The starting XIs the 45-year-old sent out were largely players that don’t fit the style he wants to put in place. Because of this, several players most people thought would be the first name on the team’s starting lineup were either traded or waived.
Over the past few weeks, Inter Miami have let go of players like Lee Ngyuen, Luis Argudo, and most recently Roman Torres to create more roster space and cap room for future acquisitions.
Hypothetically, if Alonso were in place ahead of time he would’ve been able to tailor the roster to his liking instead of trying to place square pegs in round holes.
This problem also leads to a lack of rotation between players. Due to Alonso’s shortage of options, players like Pizarro and Lewis Morgan have played in every game of Inter Miami’s 2020 campaign. This has lead to issues where talents like young Designated Player Matías Pellegrini and US international Wil Trapp don’t get playing time, because, under typical circumstances, Alonso wouldn’t buy them in the first place due to conflicts in playing style.

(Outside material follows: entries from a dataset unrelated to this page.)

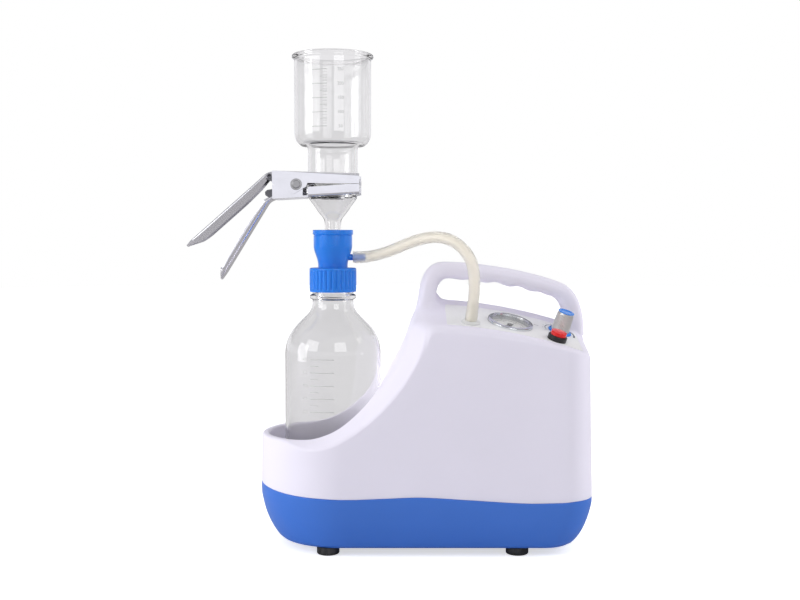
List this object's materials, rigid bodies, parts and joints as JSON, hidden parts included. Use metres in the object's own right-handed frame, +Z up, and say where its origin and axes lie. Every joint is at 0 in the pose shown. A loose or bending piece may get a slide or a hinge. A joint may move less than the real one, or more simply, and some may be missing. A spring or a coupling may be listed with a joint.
{
  "type": "vacuum filtration unit",
  "caption": "Portable vacuum filtration unit: a moulded pump housing with a carry handle, a lab bottle in its well, and a clamped glass filter funnel on a blue bottle adapter.",
  "frame": {"origin": "centre of the footprint of the whole, on the plane that the rubber feet stand on", "axes": "+X to the right, from the bottle to the pump; -Y is the front with the control panel; +Z up"},
  "size_m": [0.4224, 0.156, 0.513],
  "materials": {
    "white_housing": "satin white moulding",
    "blue_base": "satin blue moulding",
    "adapter_blue": "satin blue polypropylene",
    "trim_blue": "gloss",
    "foot_rubber": "matt",
    "screw_steel": "zinc plated",
    "panel_label": "printed film",
    "gauge_body": "satin",
    "gauge_ring": "polished",
    "dial_face": "printed white",
    "needle_black": "matt",
    "clear_lens": "clear",
    "valve_brass": "turned",
    "knob_metal": "knurled and polished",
    "switch_black": "satin",
    "button_red": "gloss",
    "fitting_white": "satin",
    "inner_tube": "translucent silicone",
    "hose_silicone": "translucent silicone",
    "pump_aluminium": "cast",
    "motor_paint": "satin",
    "silencer_bronze": "sintered",
    "clear_glass": "clear borosilicate",
    "seal_silicone": "matt",
    "frit_glass": "sintered",
    "clamp_aluminium": "anodised"
  },
  "bodies": {
    "unit": {"upper_housing": "white_housing", "lower_base": "blue_base", "rubber_feet": "foot_rubber", "foot_screws": "screw_steel", "housing_screws": "screw_steel", "control_label": "panel_label", "gauge_case": "gauge_body", "gauge_bezel": "gauge_ring", "gauge_dial": "dial_face", "gauge_lens": "clear_lens", "regulator_valve": "valve_brass", "regulator_nut": "screw_steel", "switch_body": "switch_black", "switch_nut": "switch_black", "inlet_nipple": "fitting_white", "vacuum_manifold": "valve_brass", "gauge_tube": "inner_tube", "regulator_tube": "inner_tube", "suction_tube": "inner_tube", "suction_hose": "hose_silicone", "pump_bracket": "pump_aluminium", "pump_mounts": "foot_rubber", "pump_motor": "motor_paint", "pump_crankcase": "pump_aluminium", "pump_cylinder": "pump_aluminium", "pump_head": "pump_aluminium", "head_screws": "screw_steel", "exhaust_silencer": "silencer_bronze", "power_inlet": "switch_black", "inlet_screws": "screw_steel", "bottle": "clear_glass", "adapter_seal": "seal_silicone", "bottle_adapter": "adapter_blue", "silicone_stopper": "seal_silicone", "support_base": "clear_glass", "frit_disc": "frit_glass", "funnel": "clear_glass", "clamp_lower_jaw": "clamp_aluminium", "clamp_pin": "screw_steel", "clamp_spring": "screw_steel"},
    "button": {"power_button": "button_red"},
    "knob": {"regulator_knob": "knob_metal", "knob_skirt": "trim_blue", "knob_cap": "trim_blue"},
    "needle": {"gauge_needle": "needle_black"},
    "upper_jaw": {"clamp_upper_jaw": "clamp_aluminium"},
    "cap": {"screw_cap": "adapter_blue"},
    "rotor": {"motor_rotor": "screw_steel"},
    "piston": {"pump_piston": "pump_aluminium"}
  },
  "joints": [
    {"name": "button_press", "type": "slide", "parent": "unit", "child": "button", "axis": [-0.2653, 0.247, -0.932], "range_m": [0, 0.0025], "stiffness_N_per_m": 250},
    {"name": "knob_turn", "type": "hinge", "parent": "unit", "child": "knob", "pos_m": [0.17969, -0.028, 0.22303], "axis": [0.2782, -0.246, 0.9285], "range_deg": [-150, 150]},
    {"name": "needle_swing", "type": "hinge", "parent": "unit", "child": "needle", "pos_m": [0.12769, -0.038, 0.23312], "axis": [0.1821, -0.2519, 0.9505], "range_deg": [-270, 0], "stiffness_Nm_per_rad": 0.001},
    {"name": "clamp_open", "type": "hinge", "parent": "unit", "child": "upper_jaw", "pos_m": [-0.09231, 0, 0.3755], "axis": [0, -1, 0], "range_deg": [0, 10], "stiffness_Nm_per_rad": 1.5, "springref_deg": -20.05, "deforming": ["clamp_spring"]},
    {"name": "cap_turn", "type": "hinge", "parent": "unit", "child": "cap", "pos_m": [-0.05631, 0, 0.2886], "axis": [0, 0, 1], "range_deg": [0, 540]},
    {"name": "rotor_spin", "type": "hinge", "parent": "unit", "child": "rotor", "pos_m": [0.14569, 0, 0.0685], "axis": [1, 0, 0], "continuous": true},
    {"name": "piston_stroke", "type": "slide", "parent": "unit", "child": "piston", "axis": [0, 0, 1], "range_m": [-0.003, 0.003]}
  ]
}
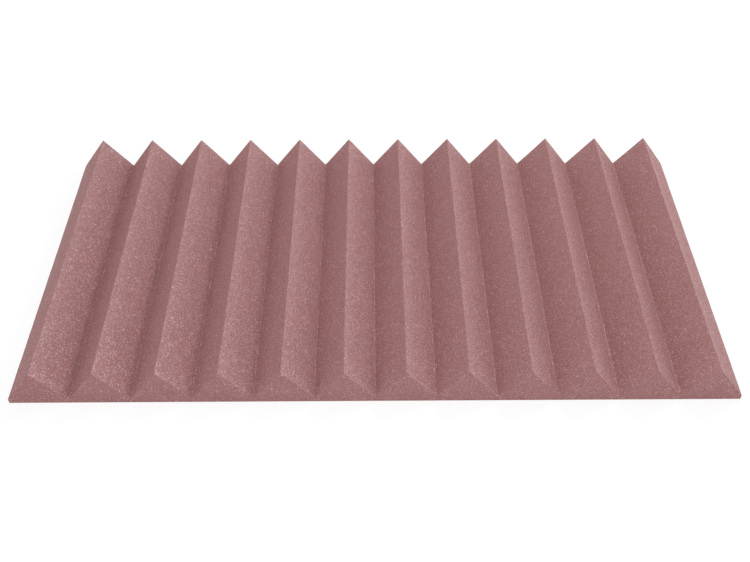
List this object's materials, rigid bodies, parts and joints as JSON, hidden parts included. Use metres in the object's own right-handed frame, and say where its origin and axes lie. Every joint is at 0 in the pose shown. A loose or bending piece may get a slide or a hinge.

This could’ve been avoided had Inter Miami’s ownership hired him, or any coach, ahead of time.
Constant System Switches
Naturally, when a manager doesn’t have the players he wants at his disposal, he will try a myriad of tactical setups to fit the player’s strengths.
For Inter Miami, it’s been a constant rotation of three systems: a 4-2-3-1, 3-4-3, and a 4-4-2.
The most used formation of the three is 4-2-3-1. Inter Miami have seen the most success using this formation which is very reliant on the midfield double pivot and overlapping fullbacks. This formation also gives Pizarro, who has been Miami’s most impactful player, a free role where he can dictate Miami’s attack.
According to WhoScored, in his 10 appearances for the club, he’s had four assists and two goals. However as good as that may be, Pizarro at times finds himself being man-marked out of matches if the opposing team decides to do so.
This has seen Alonso try to switch it up at times to get his players into better positions to score. A 4-2-3-1 can quickly switch into a 4-4-2 with the right personnel.
But due to Alonso’s late hiring and the lack of true options off the bench, he’s been forced to switch too often, thus leading Inter Miami players to be confused and disjointed.
Take the game versus Orlando City on September 12th. When left-back Ben Sweat was taken off in the seventh minute with a head injury, Miami was forced to tweak their 4-2-3-1 which eventually saw them revert to a back 3.
While it worked during periods of the match, Orlando found them out and capitalized on Miami’s defensive messiness, scoring the game-winning goal in the 69th minute.
Miami are yet to really settle into their preferred 4-2-3-1, and with their last two outings against the New York Red Bulls and the Philadelphia Union, they look even more disorganized than usual.
If Inter Miami want to turn around a rather disappointing season, they have to trust themselves. Alonso shouldn’t be on the hot seat because a large amount of this roster was built with a different manager in mind, but it’s clear the Uruguayan needs to start getting results.
However, Miami have shown glimpses of what they’re capable of doing if everything clicks. In their game at Atlanta United on September 19, they were able to play their preferred brand of soccer. They defended well and capitalized on their scoring opportunities. Pizarro was influential and the defence held up long enough to get all three points.
Unfortunately, games like that have been few and far between this season.
If Miami don’t make the playoffs this season, there’s certainly hope for a better future. There’s plenty of cap space and roster room so Alonso can sign the players he needs to play his brand of soccer.
2020 may be a disappointment, but with an ownership that is willing to spend, 2021 could very look different for Inter Miami.